Today I dived in the lake Vinkeveen, between my city Utrecht and Amsterdam. I did not find an anchor, but the bowl of an old meerschaum pipe, or, on second thoughts, the bowl of a clay one. It is about 5 cmts long, and 2 wide. It had few tiny mussels attached to it, and that was all. That lake was historically used as a source of peat, and it is likely that the workers drop their pipes with frequency in it. Closer to the bowl there was a crayfish. And today we spotted about 4 freshwater jellyfish which, at least for me, is really something new. Besides this, in the hour that we expend under water we might have spotted 3 or 4 kinds of fishes, a sponge, and the crayfish.
The lakes of the Netherlands are not the caribbean sea.

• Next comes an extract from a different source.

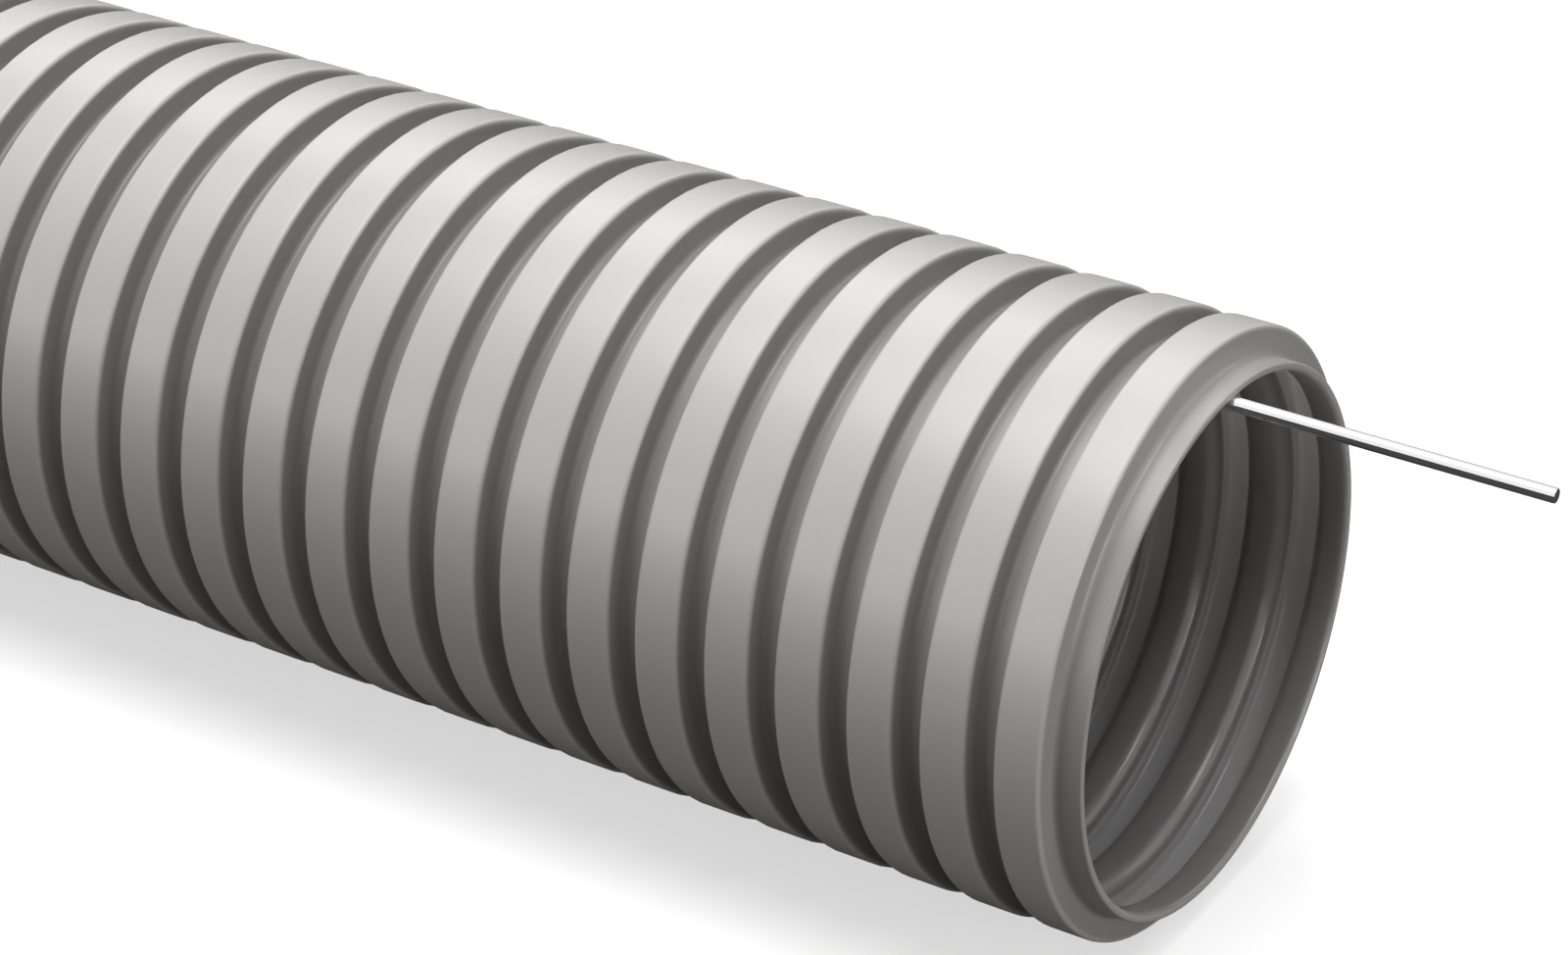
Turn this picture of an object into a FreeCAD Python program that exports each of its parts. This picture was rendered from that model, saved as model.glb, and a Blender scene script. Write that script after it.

But I wonder if it matters. Right now I am regretting that I did not expend more time enjoying the pulsing of the jellyfish. I took some photos, but why did I not took a video? There is something fundamentally foreign, alien, to the way a jellyfish moves. I started wondering about how selection could produce such differences, just imagine a jellyfish pulsating and a normal fish moving its fins. There is nothing in common between those ways of moving! Half way the dive we surfaced, and we realized that we have never before swam so far away from our entry point. We submerged again, and structures that I could not recognize stuck out of the lake floor. What were those things? remains of an old pier? relatively modern chain, covered in algae? the remaining poles of an ancient wreck? I marked the spot to get back to it. Getting closer to our exit point, a school of juvenile Perca fluviatilis first, and then another made by the juveniles of Rutilus rutilus accompanied us. There might have been few hundred fishes in each.
When I am not typing, the fingers of my right hand slide to touch the founded bowl. I can hardly imagine something more different than an anchor found in the sea. And yet, both my anchor and my pipe’s bowl tell the story of workers, fishermen and turf cutters, life’s entangled with the vagaries of the water, and the even worse vagaries of their employers.
And after all, plenty of pirates of the caribbean smoked a dutch pie, didn’t they?